Recep İvedik’in girdiği ortamın amına koyuculuğu bir açıdan kemal Sunal’ın deli deli küpeli ya da bekçiler Kralı’ndaki yıkıcılığa benzer. Fakat çok basit bir fark vardır. Orada Şaban’ın yıkıcılığı “sosyalist” bir yıkıcılık iken recep İvedik’inki faşist bir yıkıcılıktır. Şaban, mevcut nizam yerine iğreti durmayan adilane başka bir nizam ikame ederek ve “herkes için” yıkar.
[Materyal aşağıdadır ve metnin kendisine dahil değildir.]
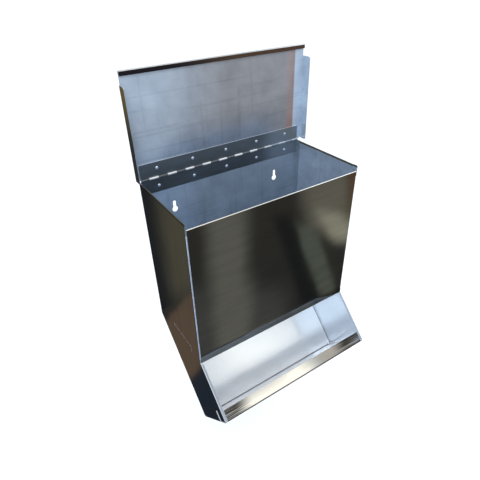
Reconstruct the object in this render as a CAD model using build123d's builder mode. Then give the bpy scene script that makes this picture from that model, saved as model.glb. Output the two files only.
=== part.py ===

Recep İvedik bildiğin bencil bir yordamsız öküzdür.
Bu anlamda Şahan Gökbakar ve filmi “başarılı”dır, çünkü yeni Türkiye’ye ait bir fenomeni tespit etmiş ve sinemaya aktarmıştır. Ancak bu tiplemeye Gökbakar eleştirel bir pozisyondan bakmamıştır, aksine sempatik kılmaya, sevdirmeye çalışmıştır. Mesele de budur: Recep İvedik serisi, medeniyesizleşmeye, kültürel çölleşmeye, okumuş adama düşmanlığa, lümpenleşmeye bir övgüdür. Dolayısıyla gerçek hayattaki Recep İvedik’ler nasıl ki birer çürüme/çöküş fenomeni ise Recep İvedik filmi de çöküş filmidir, pespayeliktir. “TR İslamcılığı kendi sanatını yaratamadı” denir ama yanlış, Recep İvedik bir çürütme projesi olarak TR İslamcılığının özbeöz çocuğudur.